## PROBLEM DESCRIPTION
Print the records below from the first line through the line containing "slot_chamfer = 0.4; // [0.2:0.1:1]", both included, word for word.

## GIVEN DATA
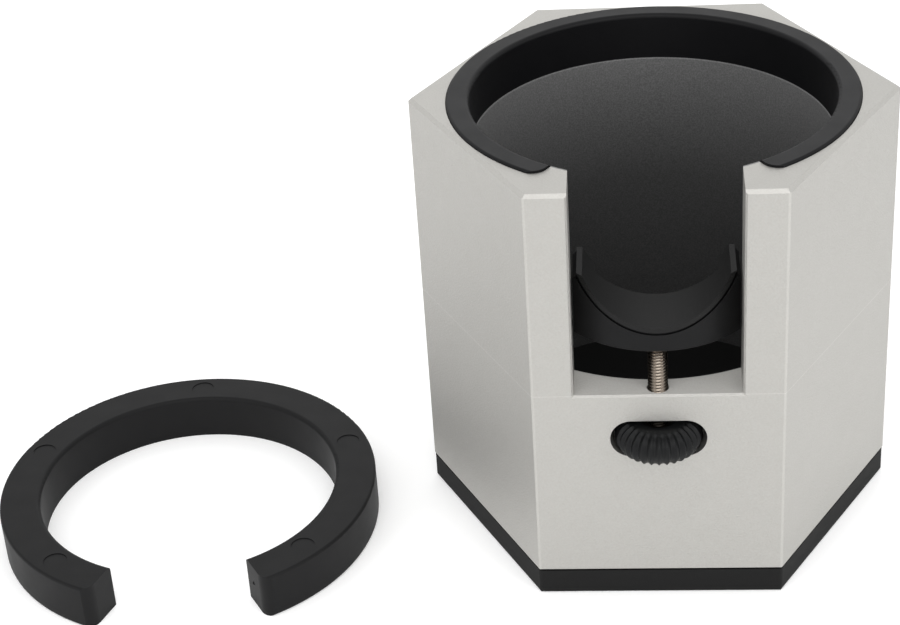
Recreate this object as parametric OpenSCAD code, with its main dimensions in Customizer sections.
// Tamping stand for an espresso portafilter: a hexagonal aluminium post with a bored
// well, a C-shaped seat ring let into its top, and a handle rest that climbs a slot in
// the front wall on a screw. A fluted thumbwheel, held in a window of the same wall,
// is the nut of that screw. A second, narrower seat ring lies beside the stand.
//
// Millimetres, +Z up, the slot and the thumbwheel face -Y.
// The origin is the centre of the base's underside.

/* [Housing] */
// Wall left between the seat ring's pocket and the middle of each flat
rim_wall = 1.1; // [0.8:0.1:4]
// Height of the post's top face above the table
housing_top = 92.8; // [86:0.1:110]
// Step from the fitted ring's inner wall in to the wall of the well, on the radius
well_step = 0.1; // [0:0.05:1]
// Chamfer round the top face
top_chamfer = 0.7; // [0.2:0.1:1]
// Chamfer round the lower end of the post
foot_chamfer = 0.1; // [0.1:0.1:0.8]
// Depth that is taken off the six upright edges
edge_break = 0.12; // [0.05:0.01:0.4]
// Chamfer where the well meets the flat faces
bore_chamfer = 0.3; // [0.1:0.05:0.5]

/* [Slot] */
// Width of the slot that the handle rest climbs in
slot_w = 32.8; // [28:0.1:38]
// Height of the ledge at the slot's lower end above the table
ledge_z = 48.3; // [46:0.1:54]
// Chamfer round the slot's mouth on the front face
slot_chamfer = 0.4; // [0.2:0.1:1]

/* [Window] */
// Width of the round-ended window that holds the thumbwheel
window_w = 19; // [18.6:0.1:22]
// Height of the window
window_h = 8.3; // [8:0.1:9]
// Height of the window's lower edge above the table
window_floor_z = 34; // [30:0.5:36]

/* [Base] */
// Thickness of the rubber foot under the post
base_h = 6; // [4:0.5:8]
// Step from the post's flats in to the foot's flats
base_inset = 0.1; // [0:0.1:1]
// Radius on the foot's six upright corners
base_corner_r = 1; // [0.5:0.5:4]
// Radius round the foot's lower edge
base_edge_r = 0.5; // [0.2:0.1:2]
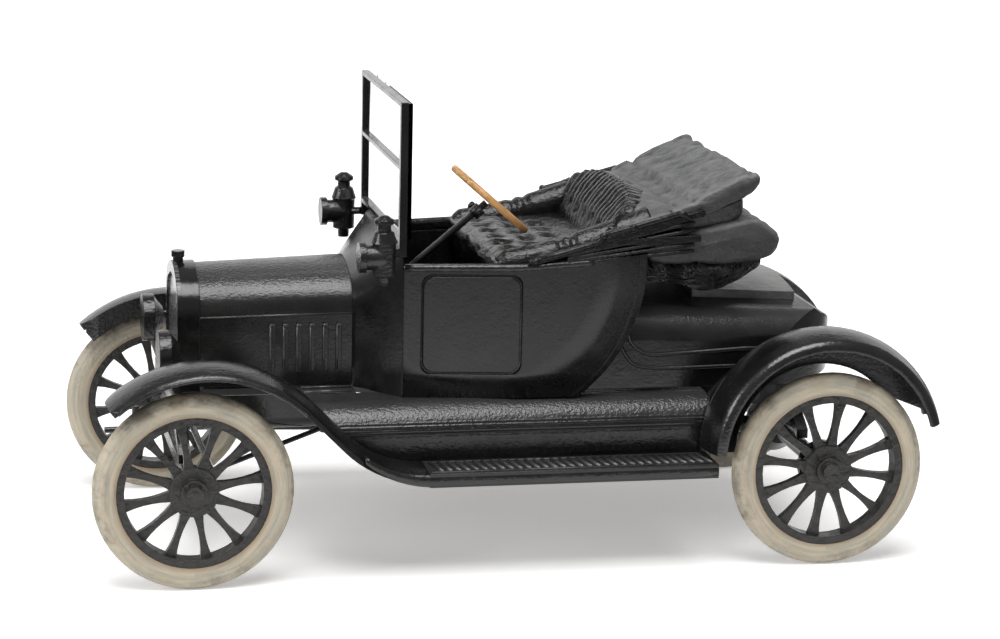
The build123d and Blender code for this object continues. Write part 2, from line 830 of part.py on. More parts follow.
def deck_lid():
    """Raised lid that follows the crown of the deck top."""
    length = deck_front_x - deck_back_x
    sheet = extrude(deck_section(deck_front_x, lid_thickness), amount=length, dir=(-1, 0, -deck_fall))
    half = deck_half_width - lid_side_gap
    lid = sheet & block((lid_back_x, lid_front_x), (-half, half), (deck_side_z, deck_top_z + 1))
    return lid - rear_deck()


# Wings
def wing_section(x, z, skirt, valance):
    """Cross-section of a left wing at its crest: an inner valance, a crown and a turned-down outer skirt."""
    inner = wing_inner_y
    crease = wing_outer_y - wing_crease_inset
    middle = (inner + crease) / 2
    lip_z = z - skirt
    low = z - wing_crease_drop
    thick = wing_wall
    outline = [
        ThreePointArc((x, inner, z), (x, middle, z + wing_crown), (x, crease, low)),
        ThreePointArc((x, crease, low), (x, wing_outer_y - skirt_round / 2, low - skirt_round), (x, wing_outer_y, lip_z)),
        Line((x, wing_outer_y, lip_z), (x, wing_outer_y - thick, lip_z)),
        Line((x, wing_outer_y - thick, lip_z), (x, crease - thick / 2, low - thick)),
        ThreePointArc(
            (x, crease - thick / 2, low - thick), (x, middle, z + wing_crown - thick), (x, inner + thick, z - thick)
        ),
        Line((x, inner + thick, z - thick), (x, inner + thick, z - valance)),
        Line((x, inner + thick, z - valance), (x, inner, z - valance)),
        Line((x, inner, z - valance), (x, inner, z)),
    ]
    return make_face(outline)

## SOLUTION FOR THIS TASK
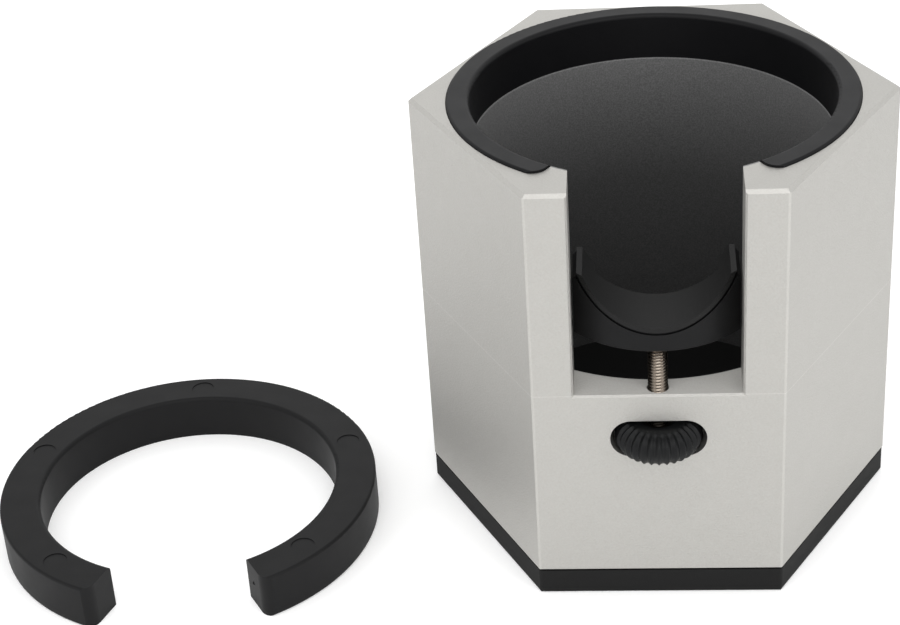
Recreate this object as parametric OpenSCAD code, with its main dimensions in Customizer sections.
// Tamping stand for an espresso portafilter: a hexagonal aluminium post with a bored
// well, a C-shaped seat ring let into its top, and a handle rest that climbs a slot in
// the front wall on a screw. A fluted thumbwheel, held in a window of the same wall,
// is the nut of that screw. A second, narrower seat ring lies beside the stand.
//
// Millimetres, +Z up, the slot and the thumbwheel face -Y.
// The origin is the centre of the base's underside.

/* [Housing] */
// Wall left between the seat ring's pocket and the middle of each flat
rim_wall = 1.1; // [0.8:0.1:4]
// Height of the post's top face above the table
housing_top = 92.8; // [86:0.1:110]
// Step from the fitted ring's inner wall in to the wall of the well, on the radius
well_step = 0.1; // [0:0.05:1]
// Chamfer round the top face
top_chamfer = 0.7; // [0.2:0.1:1]
// Chamfer round the lower end of the post
foot_chamfer = 0.1; // [0.1:0.1:0.8]
// Depth that is taken off the six upright edges
edge_break = 0.12; // [0.05:0.01:0.4]
// Chamfer where the well meets the flat faces
bore_chamfer = 0.3; // [0.1:0.05:0.5]

/* [Slot] */
// Width of the slot that the handle rest climbs in
slot_w = 32.8; // [28:0.1:38]
// Height of the ledge at the slot's lower end above the table
ledge_z = 48.3; // [46:0.1:54]
// Chamfer round the slot's mouth on the front face
slot_chamfer = 0.4; // [0.2:0.1:1]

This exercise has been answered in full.